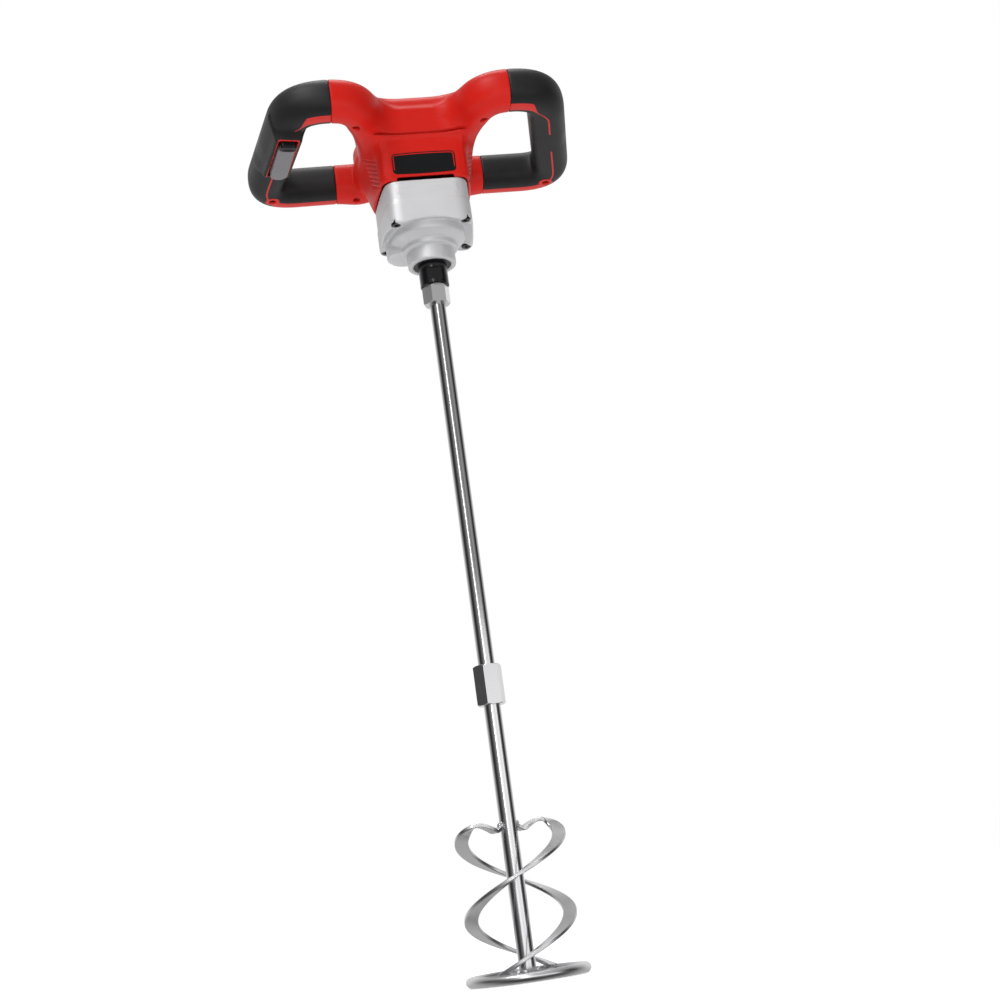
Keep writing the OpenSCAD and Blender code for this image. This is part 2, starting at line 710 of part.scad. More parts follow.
module ring_shape(extra) translate([0, 0, ring_z]) rotate_extrude($fn = 96)
    translate([ring_r - ring_tube, 0]) circle(r = ring_tube + extra);

module stirrer_ring() color("lightgray") ring_shape(0);

module cross_strip() color("lightgray") difference() {
    rotate([0, 0, 66]) translate([-ring_r + ring_tube, -5, ring_z - 1])
        cube([2 * (ring_r - ring_tube), 10, 3]);
    ring_shape(0);
    translate([0, 0, ring_z + 2]) cylinder(r = rod_r, h = 3);
}

// ---------- trigger ----------
module trigger() color("gray") difference() {
    at_trigger() union() {
        hull() {
            translate([-trigger_hw, -2, trigger_z0 + 2]) cube([2 * trigger_hw, 1, 12]);
            translate([0, trigger_len - trigger_hw, trigger_z0 - 1]) cylinder(r = trigger_hw, h = 13, $fn = 32);
        }
        translate([-trigger_hw, -3, 117]) cube([2 * trigger_hw, 8, 6.5]);
    }
    at_trigger() translate([-20, 0, pivot_z]) rotate([0, 90, 0]) cylinder(r = 1.5 + run, h = 40);
    at_trigger() translate([0, 26, 114]) cylinder(r = 3.4, h = 10);
}

module trigger_spring() color("silver") at_trigger() translate([0, 26, 0])
    helical_spring(2.1, 0.35, 114, 14.5, 5);

module lock_button() color("black") at_trigger() difference() {
    hull() {
        translate([-5.5, -12.5, 109]) cube([11, 8.5, 12]);
        translate([-4.5, -11.5, 107.5]) cube([9, 6.5, 2]);
    }
    translate([0, -8.2, 117]) cylinder(r = 2.6, h = 8);
}

module lock_spring() color("silver") at_trigger() translate([0, -8.2, 0])
    helical_spring(1.6, 0.3, 117, 8.5, 4);

housing_top();
housing_bottom();
grip_left();
grip_right();
label_plate();
battery_dock();
dock_terminals();
housing_screws();
switch_module();
trigger_pin();
wiring();
gearbox_housing();
gearbox_cover();
gearbox_screws();
dust_seal();
nose_bearing();
retaining_ring();
spindle_bearing();
lower_mid_bearing();
upper_mid_bearing();
motor_plate();
motor_can();
motor_magnets();
motor_bushes();
brush_cap();
brushes();
motor_screws();
spindle();
output_gear();
stirrer_nut();
upper_rod();
coupling_nut();
lower_rod();
ribbon_a();
ribbon_b();
cross_strip();
stirrer_ring();
mid_shaft();
mid_gear();
rotor_shaft();
armature();
windings();
commutator();
fan();
motor_pinion();
trigger();
trigger_spring();
lock_button();
lock_spring();
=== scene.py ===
import json
import math

import bpy
import numpy as np
from mathutils import Matrix, Vector


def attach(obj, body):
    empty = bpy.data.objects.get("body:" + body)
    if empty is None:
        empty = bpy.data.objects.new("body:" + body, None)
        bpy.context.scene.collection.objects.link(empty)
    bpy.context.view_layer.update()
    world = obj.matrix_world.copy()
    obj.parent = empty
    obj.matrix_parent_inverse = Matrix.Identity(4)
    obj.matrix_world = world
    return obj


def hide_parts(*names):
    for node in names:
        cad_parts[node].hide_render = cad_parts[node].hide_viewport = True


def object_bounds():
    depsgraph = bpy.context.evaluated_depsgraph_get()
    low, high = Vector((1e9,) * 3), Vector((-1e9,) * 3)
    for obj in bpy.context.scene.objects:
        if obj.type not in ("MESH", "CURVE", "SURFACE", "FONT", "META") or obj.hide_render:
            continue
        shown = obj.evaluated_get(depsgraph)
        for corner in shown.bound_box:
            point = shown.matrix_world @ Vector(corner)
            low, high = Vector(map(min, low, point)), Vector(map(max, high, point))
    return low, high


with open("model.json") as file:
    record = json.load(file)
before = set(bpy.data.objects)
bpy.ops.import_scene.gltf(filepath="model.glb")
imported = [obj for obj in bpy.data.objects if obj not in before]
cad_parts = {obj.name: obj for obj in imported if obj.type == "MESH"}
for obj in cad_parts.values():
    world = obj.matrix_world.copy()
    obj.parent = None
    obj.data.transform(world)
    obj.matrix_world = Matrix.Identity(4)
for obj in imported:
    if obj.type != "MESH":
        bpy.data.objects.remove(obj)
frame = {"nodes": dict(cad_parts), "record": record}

cad_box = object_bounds()
nodes = frame["nodes"]
MM = 0.001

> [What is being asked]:
Taking the material above, extract exactly and only the lines from the line with "housing_top();" to the line with "low, high = Vector((1e9,)", inclusive of both.

> [Solution below]:
housing_top();
housing_bottom();
grip_left();
grip_right();
label_plate();
battery_dock();
dock_terminals();
housing_screws();
switch_module();
trigger_pin();
wiring();
gearbox_housing();
gearbox_cover();
gearbox_screws();
dust_seal();
nose_bearing();
retaining_ring();
spindle_bearing();
lower_mid_bearing();
upper_mid_bearing();
motor_plate();
motor_can();
motor_magnets();
motor_bushes();
brush_cap();
brushes();
motor_screws();
spindle();
output_gear();
stirrer_nut();
upper_rod();
coupling_nut();
lower_rod();
ribbon_a();
ribbon_b();
cross_strip();
stirrer_ring();
mid_shaft();
mid_gear();
rotor_shaft();
armature();
windings();
commutator();
fan();
motor_pinion();
trigger();
trigger_spring();
lock_button();
lock_spring();
=== scene.py ===
import json
import math

import bpy
import numpy as np
from mathutils import Matrix, Vector


def attach(obj, body):
    empty = bpy.data.objects.get("body:" + body)
    if empty is None:
        empty = bpy.data.objects.new("body:" + body, None)
        bpy.context.scene.collection.objects.link(empty)
    bpy.context.view_layer.update()
    world = obj.matrix_world.copy()
    obj.parent = empty
    obj.matrix_parent_inverse = Matrix.Identity(4)
    obj.matrix_world = world
    return obj


def hide_parts(*names):
    for node in names:
        cad_parts[node].hide_render = cad_parts[node].hide_viewport = True


def object_bounds():
    depsgraph = bpy.context.evaluated_depsgraph_get()
    low, high = Vector((1e9,) * 3), Vector((-1e9,) * 3)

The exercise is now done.